## START Entries
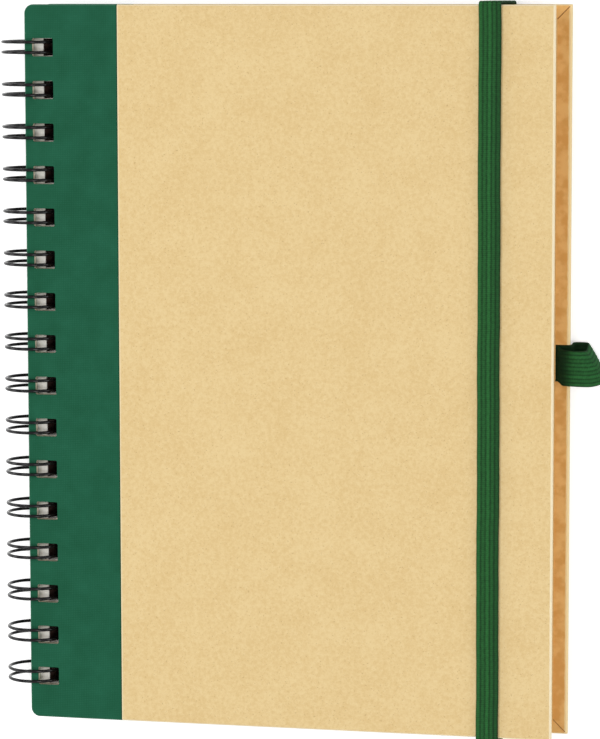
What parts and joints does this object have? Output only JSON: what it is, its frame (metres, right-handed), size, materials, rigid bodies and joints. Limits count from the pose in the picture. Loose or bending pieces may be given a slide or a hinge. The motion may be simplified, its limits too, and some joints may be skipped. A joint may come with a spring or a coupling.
{
  "type": "spiral notebook",
  "caption": "Hard-cover A5 notebook on black twin-loop wire, kraft covers with green spine strips, elastic closing strap and pen loop.",
  "frame": {"origin": "under the middle of the whole closed notebook, wire and pen loop included, at the height of the wire's lowest points", "axes": "+Z out of the front cover, +Y toward the head, +X from the wire toward the fore edge and pen loop"},
  "size_m": [0.1824, 0.2182, 0.0175],
  "materials": {
    "kraft_paper": "matte",
    "green_paper": "matte",
    "lining_paper": "matte",
    "grey_board": "matte",
    "page_paper": "matte",
    "black_wire": "gloss",
    "green_elastic": "matte"
  },
  "bodies": {
    "back_cover": {"back_board": "grey_board", "back_cover_paper": "kraft_paper", "back_spine_strip": "green_paper", "back_lining": "lining_paper", "wire_binding": "black_wire", "elastic_strap": "green_elastic", "pen_loop": "green_elastic"},
    "pages": {"page_block": "page_paper"},
    "front_cover": {"front_board": "grey_board", "front_cover_paper": "kraft_paper", "front_spine_strip": "green_paper", "front_lining": "lining_paper"}
  },
  "joints": [
    {"name": "pages_turn", "type": "hinge", "parent": "back_cover", "child": "pages", "pos_m": [-0.08246, 0, 0.00876], "axis": [0, -1, 0], "range_deg": [0, 180], "deforming": ["elastic_strap"]},
    {"name": "front_cover_hinge", "type": "hinge", "parent": "pages", "child": "front_cover", "pos_m": [-0.08246, 0, 0.00876], "axis": [0, -1, 0], "range_deg": [0, 180], "deforming": ["elastic_strap"]}
  ]
}
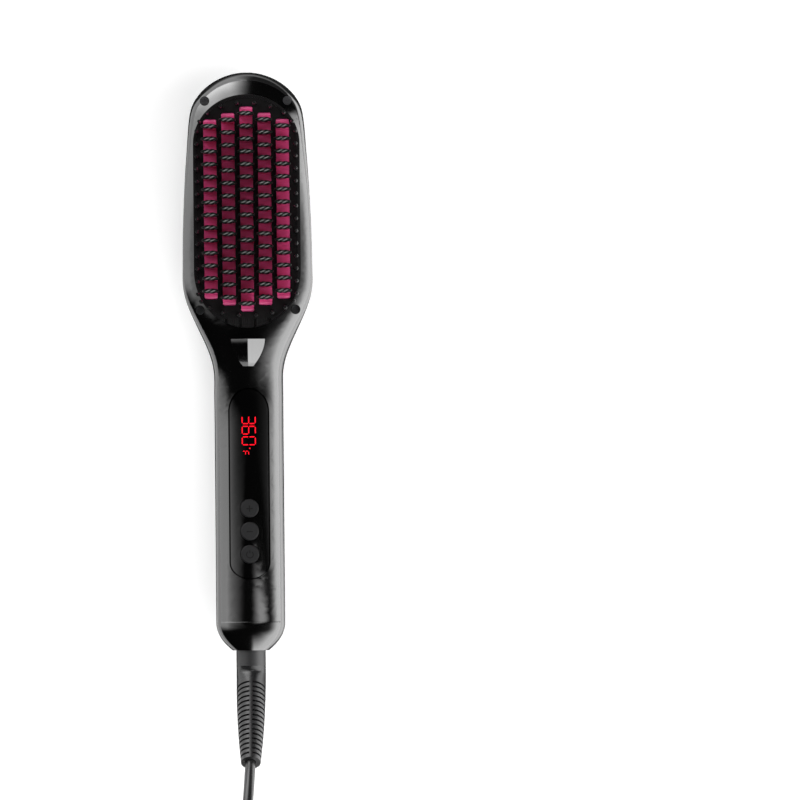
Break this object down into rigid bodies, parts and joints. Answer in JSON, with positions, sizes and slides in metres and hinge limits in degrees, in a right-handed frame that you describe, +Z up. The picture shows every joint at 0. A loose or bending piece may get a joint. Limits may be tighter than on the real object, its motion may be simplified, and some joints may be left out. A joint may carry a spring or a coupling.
{
  "type": "steam hair straightener brush",
  "caption": "Heated hair brush with a comb of capped blades, a steam nozzle and water tank in its head, press keys and a display on the handle, and a swivelling mains cord.",
  "frame": {"origin": "on the table under the middle of the brush, from the head's tip to the end of the cord's sleeve", "axes": "+X across the brush, +Y towards the head's tip, +Z up, the way the bristles point, with the brush lying on its back"},
  "size_m": [0.0972, 0.5255, 0.086],
  "materials": {
    "gloss_black": "high gloss",
    "lens_black": "high gloss",
    "satin_black": "satin",
    "tank_black": "satin",
    "comb_black": "satin",
    "comb_pink": "satin coating",
    "key_black": "matte",
    "screw_steel": "bright",
    "relief_rubber": "matte",
    "cord_black": "satin",
    "plug_black": "satin",
    "blade_brass": "nickel plated",
    "inner_white": "natural",
    "seal_grey": "natural silicone",
    "heater_white": "ceramic",
    "chamber_aluminium": "as cast",
    "sensor_brown": "glass bead",
    "display_red": "black with red segments",
    "switch_black": "moulded",
    "board_green": "solder mask",
    "lead_brown": "insulated"
  },
  "bodies": {
    "brush": {"front_housing": "gloss_black", "rear_housing": "satin_black", "end_cap": "gloss_black", "handle_back_cover": "satin_black", "comb_frame": "comb_black", "edge_pins": "comb_black", "heater_comb": "comb_pink", "bristle_caps": "comb_black", "head_screws": "screw_steel", "steam_nozzle": "gloss_black", "control_lens": "lens_black", "heating_element": "heater_white", "heater_clamp": "screw_steel", "insulator": "inner_white", "thermal_fuse": "chamber_aluminium", "thermistor": "sensor_brown", "display_module": "display_red", "key_switches": "switch_black", "main_board": "board_green", "board_screws": "screw_steel", "pump": "inner_white", "steam_chamber": "chamber_aluminium", "steam_tube": "seal_grey", "feed_tube": "seal_grey", "pressure_tube": "seal_grey", "water_inlet": "inner_white", "swivel_socket": "inner_white", "mains_leads": "lead_brown", "latch_spring": "screw_steel"},
    "tank": {"water_tank": "tank_black", "tank_lid": "inner_white", "tank_plug": "seal_grey", "tank_valve": "seal_grey"},
    "latch": {"tank_latch": "satin_black"},
    "plus_key": {"button_plus": "key_black"},
    "minus_key": {"button_minus": "key_black"},
    "power_key": {"button_power": "key_black"},
    "cord_swivel": {"swivel_sleeve": "satin_black", "strain_relief": "relief_rubber", "cord": "cord_black", "cord_coil": "cord_black", "plug_body": "plug_black", "plug_blades": "blade_brass"}
  },
  "joints": [
    {"name": "plus_press", "type": "slide", "parent": "brush", "child": "plus_key", "axis": [0, -0.0663, -0.9978], "range_m": [0, 0.0008], "stiffness_N_per_m": 1200, "springref_m": -0.0006},
    {"name": "minus_press", "type": "slide", "parent": "brush", "child": "minus_key", "axis": [0, -0.0663, -0.9978], "range_m": [0, 0.0008], "stiffness_N_per_m": 1200, "springref_m": -0.0006},
    {"name": "power_press", "type": "slide", "parent": "brush", "child": "power_key", "axis": [0, -0.0663, -0.9978], "range_m": [0, 0.0008], "stiffness_N_per_m": 1200, "springref_m": -0.0006},
    {"name": "latch_slide", "type": "slide", "parent": "brush", "child": "latch", "axis": [0, -1, 0], "range_m": [0, 0.003], "stiffness_N_per_m": 400, "springref_m": -0.003, "deforming": ["latch_spring"]},
    {"name": "tank_release", "type": "slide", "parent": "brush", "child": "tank", "axis": [0, 0, -1], "range_m": [0, 0.03]},
    {"name": "cord_turn", "type": "hinge", "parent": "brush", "child": "cord_swivel", "pos_m": [0, -0.14109, 0.0219], "axis": [0, 1, 0], "continuous": true}
  ]
}
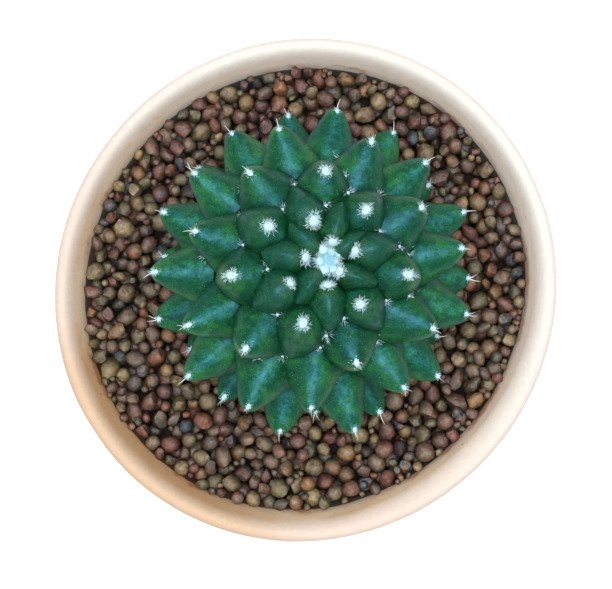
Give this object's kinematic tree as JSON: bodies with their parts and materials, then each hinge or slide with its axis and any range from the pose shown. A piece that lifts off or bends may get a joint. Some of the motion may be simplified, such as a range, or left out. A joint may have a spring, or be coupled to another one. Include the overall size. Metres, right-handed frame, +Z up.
## END Entries
Goal:
Return all of the data word for word.

Finished answer:
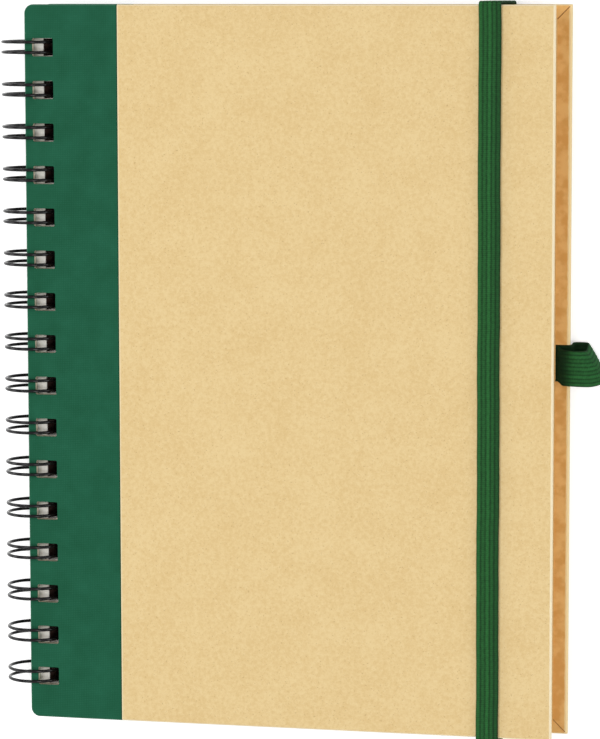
What parts and joints does this object have? Output only JSON: what it is, its frame (metres, right-handed), size, materials, rigid bodies and joints. Limits count from the pose in the picture. Loose or bending pieces may be given a slide or a hinge. The motion may be simplified, its limits too, and some joints may be skipped. A joint may come with a spring or a coupling.
{
  "type": "spiral notebook",
  "caption": "Hard-cover A5 notebook on black twin-loop wire, kraft covers with green spine strips, elastic closing strap and pen loop.",
  "frame": {"origin": "under the middle of the whole closed notebook, wire and pen loop included, at the height of the wire's lowest points", "axes": "+Z out of the front cover, +Y toward the head, +X from the wire toward the fore edge and pen loop"},
  "size_m": [0.1824, 0.2182, 0.0175],
  "materials": {
    "kraft_paper": "matte",
    "green_paper": "matte",
    "lining_paper": "matte",
    "grey_board": "matte",
    "page_paper": "matte",
    "black_wire": "gloss",
    "green_elastic": "matte"
  },
  "bodies": {
    "back_cover": {"back_board": "grey_board", "back_cover_paper": "kraft_paper", "back_spine_strip": "green_paper", "back_lining": "lining_paper", "wire_binding": "black_wire", "elastic_strap": "green_elastic", "pen_loop": "green_elastic"},
    "pages": {"page_block": "page_paper"},
    "front_cover": {"front_board": "grey_board", "front_cover_paper": "kraft_paper", "front_spine_strip": "green_paper", "front_lining": "lining_paper"}
  },
  "joints": [
    {"name": "pages_turn", "type": "hinge", "parent": "back_cover", "child": "pages", "pos_m": [-0.08246, 0, 0.00876], "axis": [0, -1, 0], "range_deg": [0, 180], "deforming": ["elastic_strap"]},
    {"name": "front_cover_hinge", "type": "hinge", "parent": "pages", "child": "front_cover", "pos_m": [-0.08246, 0, 0.00876], "axis": [0, -1, 0], "range_deg": [0, 180], "deforming": ["elastic_strap"]}
  ]
}
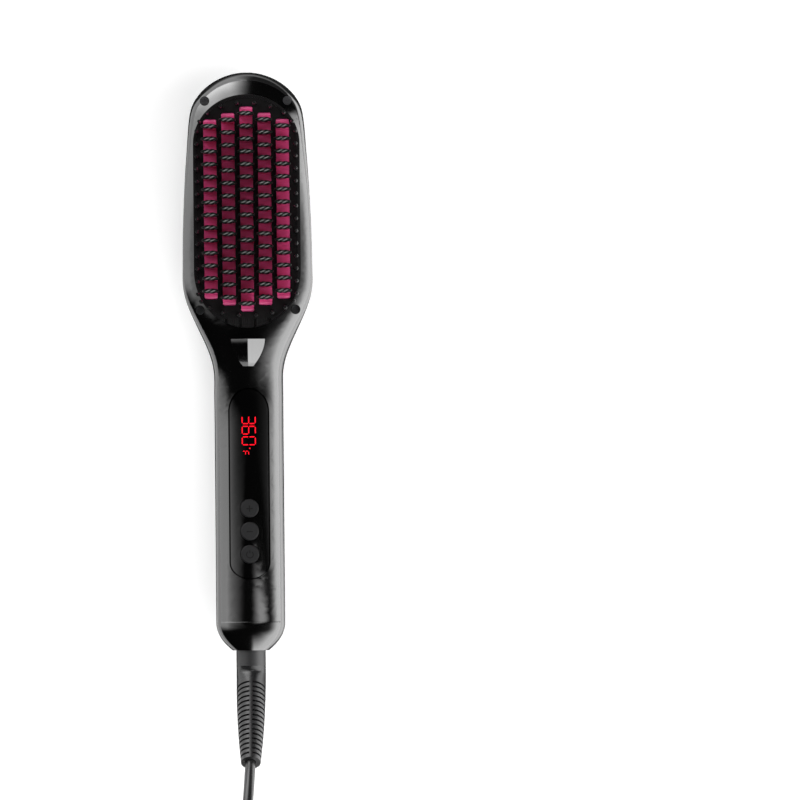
Break this object down into rigid bodies, parts and joints. Answer in JSON, with positions, sizes and slides in metres and hinge limits in degrees, in a right-handed frame that you describe, +Z up. The picture shows every joint at 0. A loose or bending piece may get a joint. Limits may be tighter than on the real object, its motion may be simplified, and some joints may be left out. A joint may carry a spring or a coupling.
{
  "type": "steam hair straightener brush",
  "caption": "Heated hair brush with a comb of capped blades, a steam nozzle and water tank in its head, press keys and a display on the handle, and a swivelling mains cord.",
  "frame": {"origin": "on the table under the middle of the brush, from the head's tip to the end of the cord's sleeve", "axes": "+X across the brush, +Y towards the head's tip, +Z up, the way the bristles point, with the brush lying on its back"},
  "size_m": [0.0972, 0.5255, 0.086],
  "materials": {
    "gloss_black": "high gloss",
    "lens_black": "high gloss",
    "satin_black": "satin",
    "tank_black": "satin",
    "comb_black": "satin",
    "comb_pink": "satin coating",
    "key_black": "matte",
    "screw_steel": "bright",
    "relief_rubber": "matte",
    "cord_black": "satin",
    "plug_black": "satin",
    "blade_brass": "nickel plated",
    "inner_white": "natural",
    "seal_grey": "natural silicone",
    "heater_white": "ceramic",
    "chamber_aluminium": "as cast",
    "sensor_brown": "glass bead",
    "display_red": "black with red segments",
    "switch_black": "moulded",
    "board_green": "solder mask",
    "lead_brown": "insulated"
  },
  "bodies": {
    "brush": {"front_housing": "gloss_black", "rear_housing": "satin_black", "end_cap": "gloss_black", "handle_back_cover": "satin_black", "comb_frame": "comb_black", "edge_pins": "comb_black", "heater_comb": "comb_pink", "bristle_caps": "comb_black", "head_screws": "screw_steel", "steam_nozzle": "gloss_black", "control_lens": "lens_black", "heating_element": "heater_white", "heater_clamp": "screw_steel", "insulator": "inner_white", "thermal_fuse": "chamber_aluminium", "thermistor": "sensor_brown", "display_module": "display_red", "key_switches": "switch_black", "main_board": "board_green", "board_screws": "screw_steel", "pump": "inner_white", "steam_chamber": "chamber_aluminium", "steam_tube": "seal_grey", "feed_tube": "seal_grey", "pressure_tube": "seal_grey", "water_inlet": "inner_white", "swivel_socket": "inner_white", "mains_leads": "lead_brown", "latch_spring": "screw_steel"},
    "tank": {"water_tank": "tank_black", "tank_lid": "inner_white", "tank_plug": "seal_grey", "tank_valve": "seal_grey"},
    "latch": {"tank_latch": "satin_black"},
    "plus_key": {"button_plus": "key_black"},
    "minus_key": {"button_minus": "key_black"},
    "power_key": {"button_power": "key_black"},
    "cord_swivel": {"swivel_sleeve": "satin_black", "strain_relief": "relief_rubber", "cord": "cord_black", "cord_coil": "cord_black", "plug_body": "plug_black", "plug_blades": "blade_brass"}
  },
  "joints": [
    {"name": "plus_press", "type": "slide", "parent": "brush", "child": "plus_key", "axis": [0, -0.0663, -0.9978], "range_m": [0, 0.0008], "stiffness_N_per_m": 1200, "springref_m": -0.0006},
    {"name": "minus_press", "type": "slide", "parent": "brush", "child": "minus_key", "axis": [0, -0.0663, -0.9978], "range_m": [0, 0.0008], "stiffness_N_per_m": 1200, "springref_m": -0.0006},
    {"name": "power_press", "type": "slide", "parent": "brush", "child": "power_key", "axis": [0, -0.0663, -0.9978], "range_m": [0, 0.0008], "stiffness_N_per_m": 1200, "springref_m": -0.0006},
    {"name": "latch_slide", "type": "slide", "parent": "brush", "child": "latch", "axis": [0, -1, 0], "range_m": [0, 0.003], "stiffness_N_per_m": 400, "springref_m": -0.003, "deforming": ["latch_spring"]},
    {"name": "tank_release", "type": "slide", "parent": "brush", "child": "tank", "axis": [0, 0, -1], "range_m": [0, 0.03]},
    {"name": "cord_turn", "type": "hinge", "parent": "brush", "child": "cord_swivel", "pos_m": [0, -0.14109, 0.0219], "axis": [0, 1, 0], "continuous": true}
  ]
}
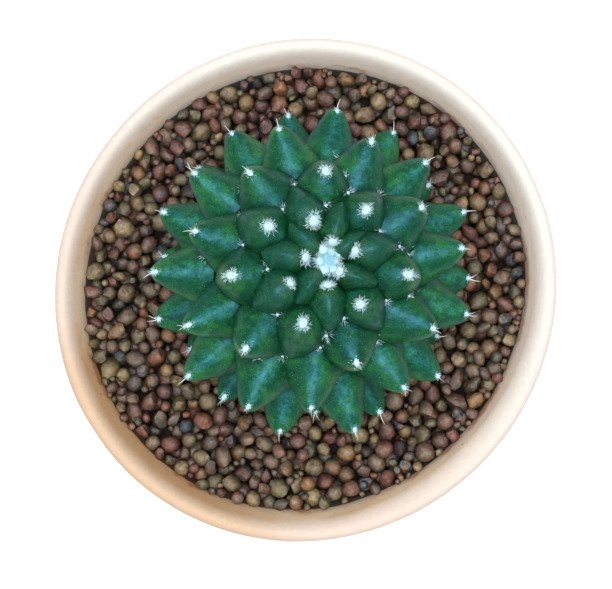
Give this object's kinematic tree as JSON: bodies with their parts and materials, then each hinge or slide with its axis and any range from the pose shown. A piece that lifts off or bends may get a joint. Some of the motion may be simplified, such as a range, or left out. A joint may have a spring, or be coupled to another one. Include the overall size. Metres, right-handed frame, +Z up.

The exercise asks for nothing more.